A couple housekeeping items: At the writing of this letter, my first fall out of class since I was old enough to walk, I still had not read any Jack Kerouac. Soon I would ingest On the Road, followed over the next several years by the rest of Kerouac's writings, leaving me something of a Kerouac aficionado. And the last line of this epistle -- "[New York City is] not a place for young people." -- I get all wrong. New York City is the perfect place for a young person. It provides a newly-minted adult the chance to experience the Divine Comedy while his liver is still fresh, his limbs strong and his heart pure.
Autumn 1988
What the fuck are you doing in the South Bay? Shit, man, you might as well be in L.A., sucking up McDonald's and Wendy's, staring at big lawns and stultified faces. "Go for the Gold" -- get some of that triple-hot chili pepper sauce, swig down a few shots of it, and then march north, either 101 or 880, it don't make any difference. Anyway, I don't know what I'm talking about.

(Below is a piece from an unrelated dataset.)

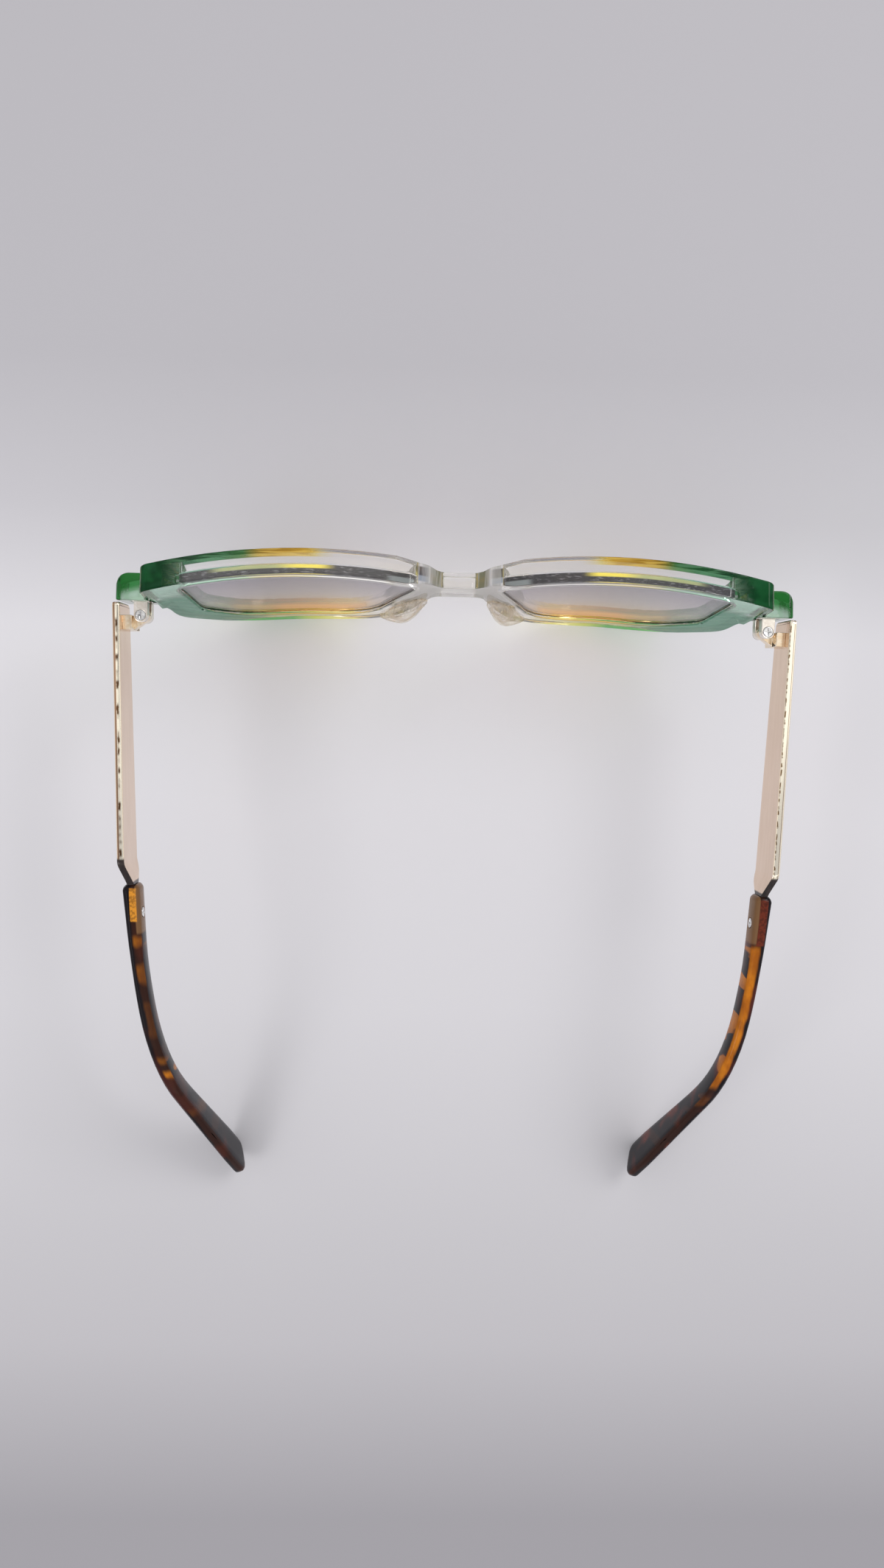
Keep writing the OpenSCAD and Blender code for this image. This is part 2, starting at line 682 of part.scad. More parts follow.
frame_front();
lens(LEFT);  // lens_left
lens(RIGHT);  // lens_right
nose_pad(LEFT);  // nose_pad_left
nose_pad(RIGHT);  // nose_pad_right
front_hinge(LEFT);  // front_hinge_left
front_hinge(RIGHT);  // front_hinge_right
hinge_screw(LEFT);  // hinge_screw_left
hinge_screw(RIGHT);  // hinge_screw_right
temple_hinge(LEFT);  // temple_hinge_left
temple_hinge(RIGHT);  // temple_hinge_right
temple(LEFT);  // temple_left
temple(RIGHT);  // temple_right
temple_tip(LEFT);  // temple_tip_left
temple_tip(RIGHT);  // temple_tip_right
tip_screw(LEFT);  // tip_screw_left
tip_screw(RIGHT);  // tip_screw_right
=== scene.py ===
import math

import bpy
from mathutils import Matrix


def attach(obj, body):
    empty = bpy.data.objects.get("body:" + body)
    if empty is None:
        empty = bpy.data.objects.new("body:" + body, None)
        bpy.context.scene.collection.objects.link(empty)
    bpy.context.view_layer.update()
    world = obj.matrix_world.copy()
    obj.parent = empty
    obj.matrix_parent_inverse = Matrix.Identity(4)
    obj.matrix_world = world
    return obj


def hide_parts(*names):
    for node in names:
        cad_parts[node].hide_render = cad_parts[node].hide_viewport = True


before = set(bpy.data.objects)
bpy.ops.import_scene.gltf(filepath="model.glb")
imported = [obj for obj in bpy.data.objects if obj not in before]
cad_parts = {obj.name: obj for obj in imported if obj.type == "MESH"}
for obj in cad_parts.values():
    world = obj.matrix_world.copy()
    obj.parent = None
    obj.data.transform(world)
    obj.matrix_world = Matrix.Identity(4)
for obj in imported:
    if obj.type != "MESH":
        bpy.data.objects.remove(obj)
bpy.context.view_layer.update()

# Table, light and camera. The glasses stand on a plain pale table under soft room light, and the
# photograph looks almost straight down on them, with the nose side up.
MM = 0.001
TABLE_SINK = 0.02 * MM
bpy.context.scene.view_settings.view_transform = "Standard"


class Value:
    """One output of a material's nodes. Sums written on it add Math nodes.

    An input named n and a number is the node's socket with that number.
    """

    def __init__(self, tree, socket):
        self.tree, self.socket = tree, socket

    def node(self, kind, settings=None, out=0, **inputs):
        """Adds a node: its settings first, then the values or links of its sockets."""
        made = self.tree.nodes.new(kind)
        for name, value in (settings or {}).items():
            if name == "stops":
                ramp = made.color_ramp
                while len(ramp.elements) < len(value):
                    ramp.elements.new(1.0)
                for stop, (place, colour) in zip(ramp.elements, value):
                    stop.position, stop.color = place, (*colour, 1.0)
            else:
                setattr(made, name, value)
        for name, value in inputs.items():
            numbered = name[0] == "n" and name[1:].isdigit()
            socket = made.inputs[int(name[1:]) if numbered else name.replace("_", " ")]
            if isinstance(value, Value):
                self.tree.links.new(value.socket, socket)
            elif value is not None:
                opaque = socket.type == "RGBA" and len(value) == 3
                socket.default_value = (*value, 1.0) if opaque else value
        return Value(self.tree, made.outputs[out])

    def maths(self, operation, a, b=None, c=None):
        return self.node("ShaderNodeMath", {"operation": operation}, n0=a, n1=b, n2=c)

    def __add__(self, other):
        return self.maths("ADD", self, other)

    def __sub__(self, other):
        return self.maths("SUBTRACT", self, other)

    def __mul__(self, other):
        return self.maths("MULTIPLY", self, other)

    def __truediv__(self, other):
        return self.maths("DIVIDE", self, other)

    def __rsub__(self, other):
        return self.maths("SUBTRACT", other, self)

    def __abs__(self):
        return self.maths("ABSOLUTE", self)

    def __pow__(self, other):
        return self.maths("POWER", self, other)

    __radd__, __rmul__ = __add__, __mul__

    def least(self, other):
        return self.maths("MINIMUM", self, other)

    def most(self, other):
        return self.maths("MAXIMUM", self, other)

    def rise(self, start, end):
        """0 before start, 1 after end, smooth between them."""
        return self.node("ShaderNodeMapRange", {"interpolation_type": "SMOOTHSTEP"}, Value=self,
                         From_Min=start, From_Max=end)

    def band(self, start, end, soft):
        """1 between start and end, 0 outside, with soft borders."""
        return self.rise(start - soft, start + soft) * (1.0 - self.rise(end - soft, end + soft))

    def between(self, low, high):
        """A colour from low to high as the value goes from 0 to 1."""
        return self.node("ShaderNodeMix", {"data_type": "RGBA"}, 2, n0=self, n6=low, n7=high)

    def ramp(self, *stops):
        return self.node("ShaderNodeValToRGB", {"stops": stops}, Fac=self)

    def axes(self):
        parts = self.tree.nodes.new("ShaderNodeSeparateXYZ")
        self.tree.links.new(self.socket, parts.inputs[0])
        return [Value(self.tree, socket) for socket in parts.outputs]

    def scaled(self, *factors):
        return self.node("ShaderNodeVectorMath", {"operation": "MULTIPLY"}, n0=self, n1=factors)

    def noise(self, scale, detail=2.0, roughness=0.5):
        return self.node("ShaderNodeTexNoise", Vector=self, Scale=scale, Detail=detail,
                         Roughness=roughness)

    def bump(self, height, distance, strength=1.0):
        return self.node("ShaderNodeBump", Height=height, Distance=distance, Strength=strength)


def new_material(name):
    """A material with nothing in it but its output, and the place on the piece as a value."""
    material = bpy.data.materials.new(name)
    material.use_nodes = True
    tree = material.node_tree
    tree.nodes.clear()
    place = Value(tree, tree.nodes.new("ShaderNodeTexCoord").outputs["Object"])
    return material, place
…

Your primary motivation has got to be hooking up with Ms. Right. Finding that Aphrodite freshly from Olympus dropped, ambrosia on her lips, the one who is going to wash away all worry. She could be right around the next suburban corner, but I doubt it. Collegetown honey is what you're looking for. The 'Furds on the Palo Alto farm are after Average Joe (blank stare and bare horizons) and that you ain't, man. You need something better, something up north, something bright like the star. You gotta remember cigar smoking Sigmund's message about how important Mom and Sis are in mapping your feminine course. And you got some high-class, anti-average geography there, my friend. So shoot for the fucking stars. In the meantime, of course, you could eat a little junk food, take Suzie for a few Coronas and lime slices at the local Carlos Murphy's. The problem here is that you're not like that. You're a noble beast of the old world. Monogamy is the name of your game; so you just might get strapped to some donkey. Up north you'll find that bike-riding, salsa-pounding, shirt-sewing lady you're looking for. Berkeley is an incredible place, like no other; but you know that.
Anyway, sorry for the homesick onslaught. New York is everything you said it'd be -- basically pretty fucking miserable. Subways are great but stink to high heaven and are plenty crowded. I'm working as an assistant editor at a place called the Foundation Center, a foundation set up by other foundations to record and make available all relevant data to the general public. This is strictly a no-growth, no-exit nightmare. Women old enough to be my mother, women who dream about the salads at McDonald's -- they stink up the place. The upper echelon men are genderless boobs -- near-faggot fops -- who also stink up the place. And among all this stench I don't even have the consolation of a healthy income. I'm taking home a pauper's 1.1K a month, which, needless to say, makes toiling 9-to-5 just about a stupidity. New York does have energy though. I like 42nd Street, with all the porno theaters and crack smokers. You walk five blocks checking that out, and boom! You're at New York Public Library (on Fifth Avenue), with the lions and a thousand people eating lunch on its steps. The East Village is something, like Rome two centuries late(r); a lot of drug-taking and crest-fallen youth trying so hard to discover that pasture in the sun it's like going in and partying with a bunch of corpses at a morgue. You get a real drunken edge. Our immediate neighborhood is more like Mexico City than any place in the United States. Great fried food but you get the distinct feeling that you're not on Manhattan (which I like).
I dream about the West, about getting back home. I hate to say it, but people are generally nicer out there. Koch is a fucking homo and everybody knows it. After city and state sales tax, not to mention the general inflatedness of all consumer products here, you're talking about a dollar worth 89 cents. Buying a six pack of talls is like getting the cash together to make a down payment on a house. Shit, California is Eden, and I'm Adam, after the apple and the suit of clothes, sent off somewhere to the east. You made the right call, Jesse, the future is where the sun sets. I'm just hoping that this retrograde motion will be worth something in the future. I just want to be like Janet Evans and say, "There's no substitute for hard work." And then win the gold. But it seems like there's always an excuse. At Berkeley, it was all my friends; here, it's my bullshit job. But in the next place it'll be a new thing. When does the myth of total freedom ever get realized? Kerouac has always, secretly, been my hero without ever having read a single word he's written. Hitting the road, getting gone, doing what you've always felt you should do. Everybody wants to be famous, to have their breath or image recorded for posterity, to be seen on screen, like Mickey Rourke or Madonna, but I don't ever admit it. Coming here, seeing all the secretaries dying on the subway -- women who were once young and beautiful and expectant of life, but who now, beige and blue, are filled with hate and fatigue -- made me cash in the big NYC chip. This is not the place to be. There's something about the West, I don't know what, that excuses it from the kind of fatigue and misery and hopelessness that is trademark here. Here, you have to pay the piper. It's not a place for young people.